Cottbus. Ein Sonderzug für den Konzernchef: Allein diese Ankündigung ließ am gestrigen Mittwoch viele Bahnmitarbeiter in Cottbus schmunzeln. Erinnerte das Szenario doch stark an frühere Besuche von Politfunktionären, die „an der Basis“ eine geschönte Wirklichkeit und handverlesene Gesprächspartner vorfanden. Rüdiger Grube, seit gut zwei Jahren an der Spitze der Deutschen Bahn, versucht dennoch, einen dauerhaften Dialog zwischen Mitarbeitern und Führungsebene zu etablieren. „Mindestens zweimal die Woche will ich deshalb Standorte in der Region besuchen und dort mit unseren Kollegen sprechen“, erklärt er seine Strategie. So kam er denn am gestrigen Mittwoch mit einem Triebwagen aus Berlin zum Werkstattstandort Cottbus. Dabei machte er sich gleich zu Beginn des Besuches sein erstaunliches Personengedächtnis zunutze: Per Handschlag und mit Vornamen begrüßte er einen Lokführer, den er vor Monaten bei einem Treffen in Berlin kennengelernt hatte. Ähnlich schnell gewann der Konzernchef das Herz von Manfred Ford, 59. Seit 43 Jahren Mitarbeiter der Bahn, hatte Ford die Aufgabe, Grube die vorgeschriebene Sicherheitsunterweisung vor Betreten des Werkstattbereiches zu erteilen. Grube wollte von dem Sicherheitsbeauftragten wissen, wie die Stimmung im Unternehmen ist. Und nach einigem Zögern sagte Manfred Ford: „Na ja, die Mehrfachbelastungen machen sich langsam bemerkbar. Immer weniger Personen müssen immer mehr Verantwortung tragen. Und das bei unserer Altersstruktur.“ Ein Thema, das auch in der folgenden Diskussion eine große Rolle spielen sollte.

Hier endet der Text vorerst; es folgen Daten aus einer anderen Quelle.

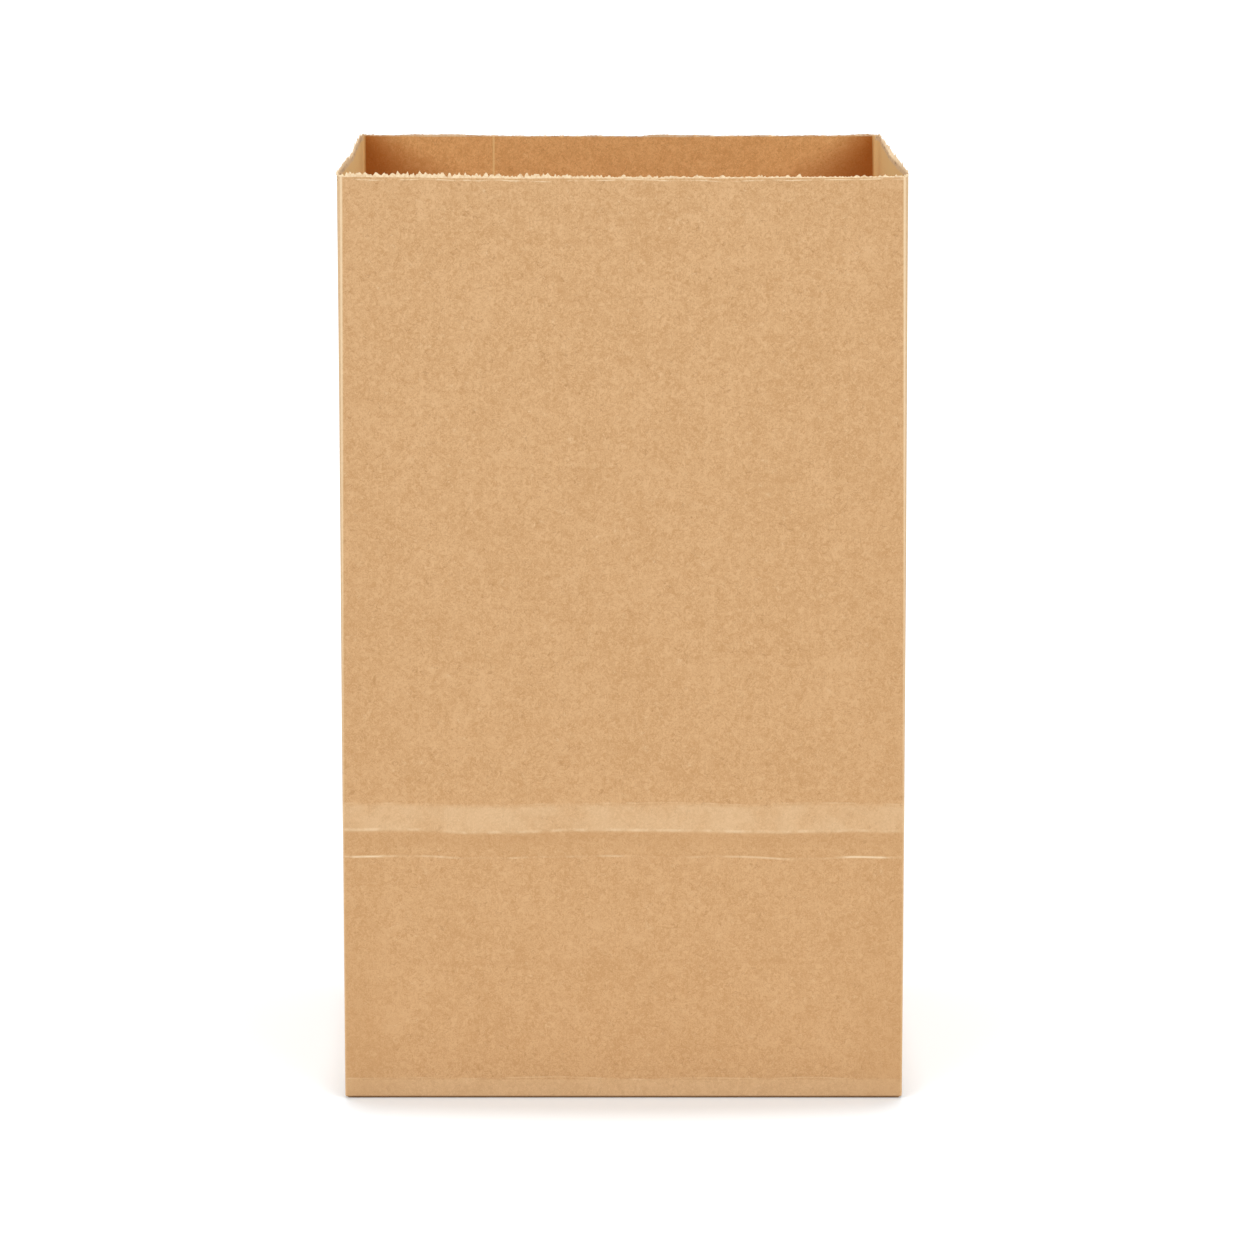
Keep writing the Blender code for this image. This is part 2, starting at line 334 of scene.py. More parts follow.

Denn statt, wie eigentlich geplant, eine halbstündige Rede zu halten, rief Bahnchef Grube die Mitarbeiter des Cottbuser Instandhaltungswerkes zum Gespräch über Probleme und Missstände auf. „Ich habe die Erfahrung gemacht, dass ich nur vor Ort erfahre, wie die Situation im Unternehmen wirklich ist. In den 20. Stock eines Konzerns dringt so etwas selten vor.“
An Fragen und Ängsten herrschte tatsächlich kein Mangel. Größte Sorge derzeit: die Umsetzung des Winterfahrplans. „Denn womit sollen wir eigentlich fahren“, fragte ein Teamleiter, der Fahrer am neuen „Talent 2“ ausbilden soll. Wagen dieses Regionalbahntyps sollten eigentlich schon seit 2009 auf der Schiene sein, für dieses Jahr hatte Hersteller Bombardier 170 Wagen versprochen. Wegen nicht eingehaltener Normen dürfen diese Wagen allerdings derzeit nicht eingesetzt werden und stehen auf dem Abstellgleis. Rüdiger Grube: „Ich bin zuversichtlich, dass wir in diesem Jahr wenigstens einige Züge geliefert bekommen, die für 160 Stundenkilometer zugelassen sind.“
Weiteres Sorgenkind: der Verlust der Strecke der Regionalstrecken 2 und 4, die ab Dezember 2012 von der Odeg bedient werden. „Das bedeutet 15 Loks und 60 Waggons weniger, die in Cottbus instand gesetzt werden“, gab Grube zu. Dennoch zeigte er sich zuversichtlich, dass der Standort auch nach 2012 gut ausgelastet sein wird. „Werkstattkapazitäten sind so ein kostbares Gut, dass ich hoffe, wir können neue Arbeiten ins Werk holen.“ Dritter Schwerpunkt: die Belastung der Mitarbeiter. „In Cottbus haben wir ein Durchschnittsalter von 50 bis 55“, so Klaus Göbel, Betriebsrat der DB Netz. Rüdiger Grube. „Wir brauchen in den nächsten zehn Jahren 78 000 neue Mitarbeiter und wir entwickeln viele Ideen, wie wir diese Menschen ins Unternehmen holen können.“
Zum Thema:
Zu Planungen in der regionDie Strecke Berlin – Dresden wird definitiv ausgebaut. Bis 2015 soll die Fahrzeit auf 90 Minuten reduziert werden, später soll sie auf eine Stunde sinken. In Forst werden zehn Millionen Euro in ein neues elektronisches Stellwerk investiert, das die Option erhält, zweigleisig zu fahren. Die Deutsche Bahn hat sich in einem Ausschreibungsverfahren des Lebuser Landes um die Bedienung mehrerer grenzüberschreitender Strecken ab Forst und Guben beworben. Der Ausbau des Cottbuser Bahnhofes ist für 2014/16 geplant, falls die Finanzierung zwischen Bahn, Stadt und Land geklärt ist.